Monday, November 14, 2005


Why I'll Never Be A Real Scholar

Insight, synthesis, and brilliance--That's what it takes to be a legal scholar. It is clear that I don't have it and never will.

By way of example, I could not write anything nearly as insightful or which so brilliantly synthesizes so many seemingly diverse streams of theory as Anthony D'Amato in his recently published The Contribution of the Infield Fly Rule to Western Civilization (and Vice Versa). (Abstract and link to full article available here.)

D'Amato begins with the Bible ("authored by the Supreme Being,or at least written under Him for credit"), moves effortlessly through the Greek philosophers' ruminations on the Rule ("Zeno argued that the ball would never come down. It is immobilized at its highest point. . .[and] will remain there for all eternity."), and finishes with modern analyses of the Rule (e.g., "Riemann's Fundamental Hypothosis of Baseball"). Along the way, he provides helpful career advice to younger legal scholars ("To the Articles Editor: If you've had the slightest doubt up to now whether to accept this Article for publication, you can immediately see in the text the pièce de resistance, the ultimate sockdolager that guarantees publication in any law review or journal, namely, a highly complex mathematical equation that is beyond lawyerly comprehension.

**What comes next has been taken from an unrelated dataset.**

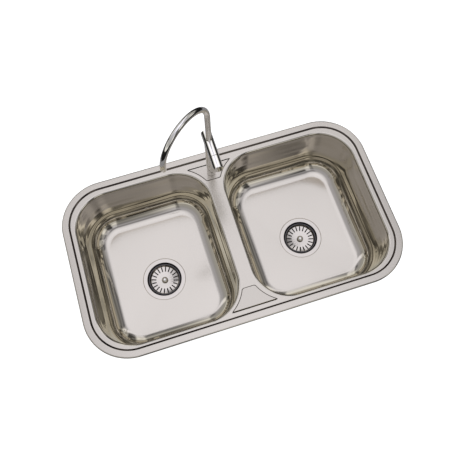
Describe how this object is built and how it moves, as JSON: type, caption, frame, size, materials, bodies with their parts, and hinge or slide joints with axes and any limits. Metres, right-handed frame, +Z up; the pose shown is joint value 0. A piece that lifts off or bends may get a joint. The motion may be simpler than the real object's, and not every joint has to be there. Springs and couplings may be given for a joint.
{
  "type": "double bowl kitchen sink",
  "caption": "Drop-in pressed steel kitchen sink with side by side bowls, lift-out basket wastes and a slim tap with a swivel spout on the bridge.",
  "frame": {"origin": "centre of the rim's outline, on the worktop plane where the rim seal rests", "axes": "+X to the right along the rim's long side, +Y towards the tap at the back, +Z up"},
  "size_m": [0.78, 0.445, 0.6357],
  "materials": {
    "stainless_steel": "polished satin",
    "polished_steel": "polished",
    "chrome": "mirror",
    "brass": "machined",
    "zinc_steel": "zinc plated",
    "black_rubber": "matte",
    "grey_foam": "closed cell foam",
    "white_plastic": "moulded",
    "black_plastic": "moulded"
  },
  "bodies": {
    "sink": {"clamp_brackets": "zinc_steel", "deck": "stainless_steel", "left_bowl": "stainless_steel", "left_flange_seal": "black_rubber", "left_friction_ring": "white_plastic", "left_locknut": "black_plastic", "left_lower_gasket": "black_rubber", "left_sound_pad": "black_rubber", "left_strainer_body": "polished_steel", "left_tail_nut": "chrome", "left_tail_washer": "black_rubber", "left_tailpiece": "chrome", "right_bowl": "stainless_steel", "right_flange_seal": "black_rubber", "right_friction_ring": "white_plastic", "right_locknut": "black_plastic", "right_lower_gasket": "black_rubber", "right_sound_pad": "black_rubber", "right_strainer_body": "polished_steel", "right_tail_nut": "chrome", "right_tail_washer": "black_rubber", "right_tailpiece": "chrome", "rim_seal": "grey_foam", "spout_o_rings": "black_rubber", "spout_set_screw": "zinc_steel", "tap_base_seal": "black_rubber", "tap_body": "chrome", "tap_cartridge": "brass", "tap_locknut": "brass", "tap_metal_washer": "zinc_steel", "tap_rubber_washer": "black_rubber", "tap_shank": "brass"},
    "spout": {"tap_spout": "chrome", "flow_straightener": "white_plastic"},
    "knob": {"tap_knob": "chrome", "tap_stem": "brass", "knob_grub_screw": "zinc_steel"},
    "left_stopper": {"left_basket": "polished_steel", "left_basket_stopper": "black_rubber", "left_basket_post": "polished_steel"},
    "right_stopper": {"right_basket": "polished_steel", "right_basket_stopper": "black_rubber", "right_basket_post": "polished_steel"},
    "clamps": {"clamp_claws": "zinc_steel", "clamp_screws": "zinc_steel"}
  },
  "joints": [
    {"name": "spout_swivel", "type": "hinge", "parent": "sink", "child": "spout", "pos_m": [0, 0.164, 0.172], "axis": [0, 0, 1], "continuous": true},
    {"name": "knob_turn", "type": "hinge", "parent": "sink", "child": "knob", "pos_m": [0, 0.1065, 0.16], "axis": [0, -1, 0], "range_deg": [0, 90]},
    {"name": "left_stopper_lift", "type": "slide", "parent": "sink", "child": "left_stopper", "axis": [0, 0, 1], "range_m": [0, 0.2]},
    {"name": "right_stopper_lift", "type": "slide", "parent": "sink", "child": "right_stopper", "axis": [0, 0, 1], "range_m": [0, 0.2]},
    {"name": "clamp_tighten", "type": "slide", "parent": "sink", "child": "clamps", "axis": [0, 0, 1], "range_m": [0, 0.012]}
  ]
}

This singular equation, coupled with the earlier obligatory reference in the text to Wittgenstein, make this Article more article-like than any other article you’ll ever hope to publish.").

If D'Amato didn't already have tenure, this article would certainly be the hit that would knock in the winning run. A major league contribution to our knowledge of the law, life, and baseball.

Doff, er, Tip of the Hat to Frank Snyder at ContractsProf.

1 comment:

Anonymous said...

I'm curious:
"which so brilliantly synthesizes"
or
"which so brilliantly satirizes"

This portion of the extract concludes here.